Using a vector Taylor series (VTS) method for speech compensation, this fact can be exploited to estimate the dirty speech statistics given clean speech statistics. The accuracy of VTS method depends on the size of the higher order terms of the Talyor series approximation. The higher order terms are controlled by the size of the covariance of the speech statistics.
With VTS, the speech is modeled using a mixture of Gaussian distributions. By modeling the speech as a mixture, the covariance of each individual Gaussian is smaller than the covariance of the entire speech. In order for VTS to work, it can be shown that the mixture model is necessary to solve the maximization step. This is related to the concept of sufficient richness for parameter estimation.

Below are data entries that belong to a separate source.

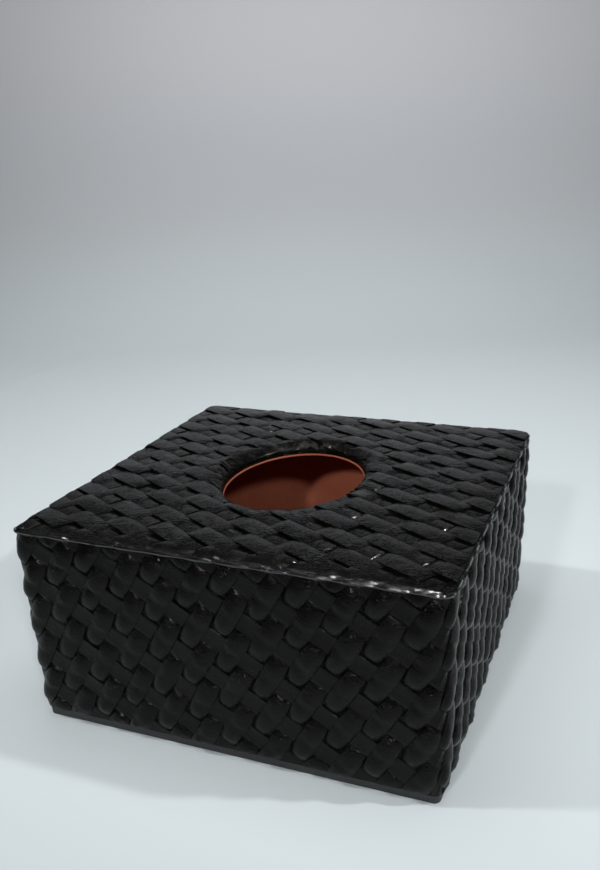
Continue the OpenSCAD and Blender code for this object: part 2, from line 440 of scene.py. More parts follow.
@shader_group("Fibres", {"Vector": ORIGIN, "Fibres per Metre": 2500.0, "Direction": (1.0, 1.0, 1.0)},
              "Height")
def fibre_group(graph: Graph, place: NodeSocket, density: NodeSocket, direction: NodeSocket) -> tuple:
    """Short fibres that lie mostly one way, as in grey board, wood and cloth tape.

    Args:
        graph: A Graph on the tree.
        place: The place on the object.
        density: Fibres on a metre.
        direction: Stretch along each axis.

    Returns:
        The fibres' height.
    """
    lines = graph.noise(graph.vector("MULTIPLY", place, direction), density, 3.0, 0.65)
    specks = graph.noise(place, graph.times(density, 0.35), 2.0, 0.5)
    return (graph.math("ADD", graph.times(lines, 0.7), graph.times(specks, 0.3)),)


# Finishes


def start_material(name: str) -> tuple[Material, Graph, Node, NodeSocket]:
    """Makes a material with its own Principled shader.

    Args:
        name: The material's name.

    Returns:
        The material, a Graph on its tree, the shader node and the place on the object.
    """
    material = bpy.data.materials.new(name)
    material.use_nodes = True
    graph = Graph(material.node_tree)
    place = graph.add("ShaderNodeTexCoord").outputs["Object"]
    return material, graph, material.node_tree.nodes["Principled BSDF"], place


@dataclass(frozen=True)
class Leatherette:
    """Coated cloth with a pressed grain, matt in its creases and smoother where hands rub it.

    A lifted sheet carries two numbers on its points: how high they lie, and how crumpled the
    sheet is there. Above crumpled_edge it is a folded edge, which has the bright coat.
    """

    name: str
    colour: Colour
    other_colour: Colour
    roughness: float = 0.42
    rubbed_roughness: float = 0.30
    specular: float = 0.5
    specular_tint: Colour = (1.0, 1.0, 1.0)
    grain: float = 1150.0
    grain_depth: float = 0.05
    wrinkle_depth: float = 0.06
    dust: float = 0.0
    dust_colour: Colour = (0.35, 0.36, 0.37)
    lifted: bool = False
    # Painted shade: the colour that the grain's creases are mixed towards
    crease_shade_colour: Colour = (0.004, 0.004, 0.004)
    crumple_depth: float = 5.5
    crumpled_edge: float = 1.05
    coat_roughness: float = 0.20

    def material(self) -> Material:
        """Builds the material.

        Returns:
            The material.
        """
        material, graph, shader, place = start_material(self.name)
        height, creases = graph.group(grain_group(), place, self.grain)
        tone, patches = graph.group(tone_group(), place, None, self.colour, self.other_colour)
        lift = graph.attribute("lift") if self.lifted else 0.6
        rub, = graph.group(rub_group(), place, lift, 1.0)
        dust, = graph.group(dust_group(), place, self.dust)
        # Painted shade: the grain's creases are mixed towards crease_shade_colour. On the woven finish,
        # whose colour is darker than that, the mix lightens them a little instead.
        crease_shaded = graph.mix(graph.times(creases, 0.45), tone, self.crease_shade_colour)
        rough = graph.span(rub, 0.0, 1.0, self.roughness, self.rubbed_roughness, "LINEAR")
        matt = graph.math("ADD", rough, graph.times(creases, 0.12))
        uneven = graph.times(graph.math("SUBTRACT", patches, 0.5), 0.08)
        wrinkles = None
        if self.lifted:
            crumple = graph.attribute("crumple")
            graph.fill(shader, {"Coat Weight": graph.span(crumple, self.crumpled_edge, FOLDED),
                                "Coat Roughness": self.coat_roughness})
            height = graph.math("MULTIPLY_ADD", graph.noise(place, 0.75 * self.grain, 1.0),
                                graph.times(crumple, self.crumple_depth), height)
            strip = graph.add("ShaderNodeUVMap", uv_map="strip").outputs[0]
            wrinkles = graph.bump(graph.group(wrinkle_group(), strip)[0], self.wrinkle_depth)
        graph.fill(shader, {
            "Base Color": graph.mix(dust, crease_shaded, self.dust_colour),
            "Roughness": graph.math("ADD", matt, uneven, clamp=True),
            "Specular IOR Level": self.specular, "Specular Tint": self.specular_tint,
            "Normal": graph.bump(height, self.grain_depth, wrinkles)})
        return material


@dataclass(frozen=True)
class Fibrous:
    """Lining, grey board, wood or cloth tape: matt, with fine fibres and uneven tone."""

    name: str
    colour: Colour
    other_colour: Colour
    roughness: float = 0.8
    fibres: float = 2500.0
    direction: Place = (1.0, 1.0, 1.0)
    depth: float = 0.08
    tone_scale: float = 40.0

    def material(self) -> Material:
        """Builds the material.

        Returns:
            The material.
        """
        material, graph, shader, place = start_material(self.name)
        fibres, = graph.group(fibre_group(), place, self.fibres, self.direction)
        tone, _ = graph.group(tone_group(), place, self.tone_scale, self.colour, self.other_colour)
        shade = graph.span(fibres, 0.3, 0.7, 0.25, 0.0)
        dark = tuple(0.45 * c for c in self.other_colour)
        graph.fill(shader, {
            "Base Color": graph.mix(shade, tone, dark), "Specular IOR Level": 0.3,
            "Roughness": graph.span(fibres, 0.2, 0.8, self.roughness + 0.1, self.roughness - 0.06,
                                    "LINEAR"),
            "Normal": graph.bump(fibres, self.depth)})
        return material


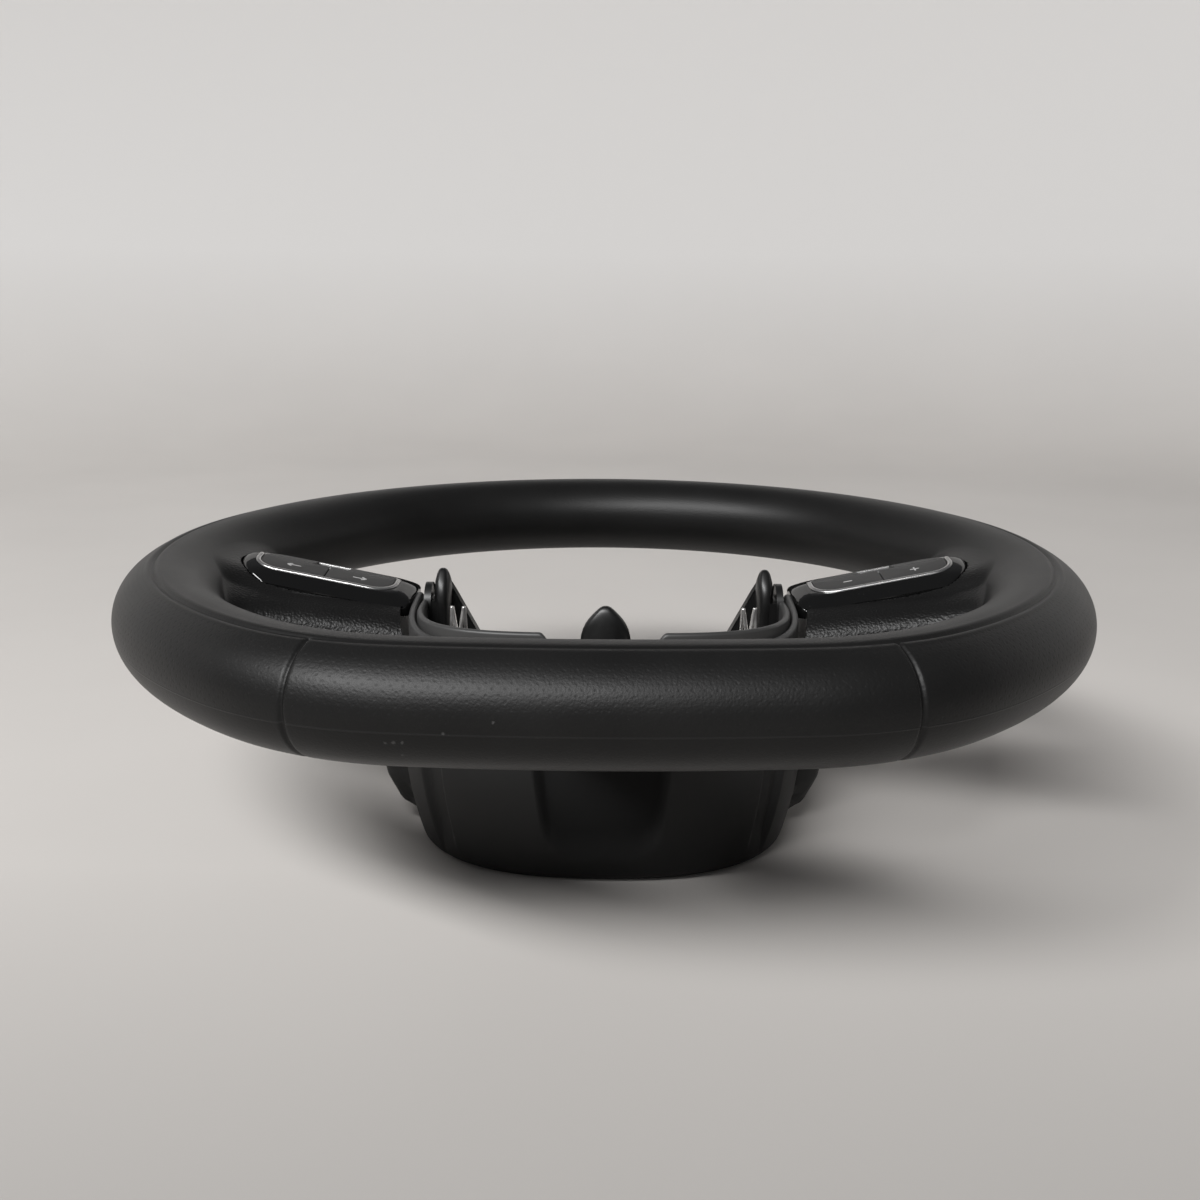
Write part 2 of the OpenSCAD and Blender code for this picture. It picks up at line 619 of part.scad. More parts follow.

In summary, the best known compensation methods base their representations for the probability density function p(x) of clean speech feature vectors on a mixture of Gaussian distributions. The methods work in batch mode, i.e., the methods needs to "hear" a substantial amount of signal before any processing can be done. The methods usually assume that the environmental parameters are deterministic, and therefore, are not represented by a probability density function. Lastly, the methods do not provide for an easy way to estimate the covariance of the noise. This means that the covariance must first be learned by heuristic methods which are not always guaranteed to converge.
It is desired to provide a speech processing system where clean speech signals can naturally be represented. In addition, the system should work as a filter so that continuous speech can be processed as it is received without undue delays. Furthermore, the filter should adapt itself as environmental parameters which turn clean speech dirty change over time.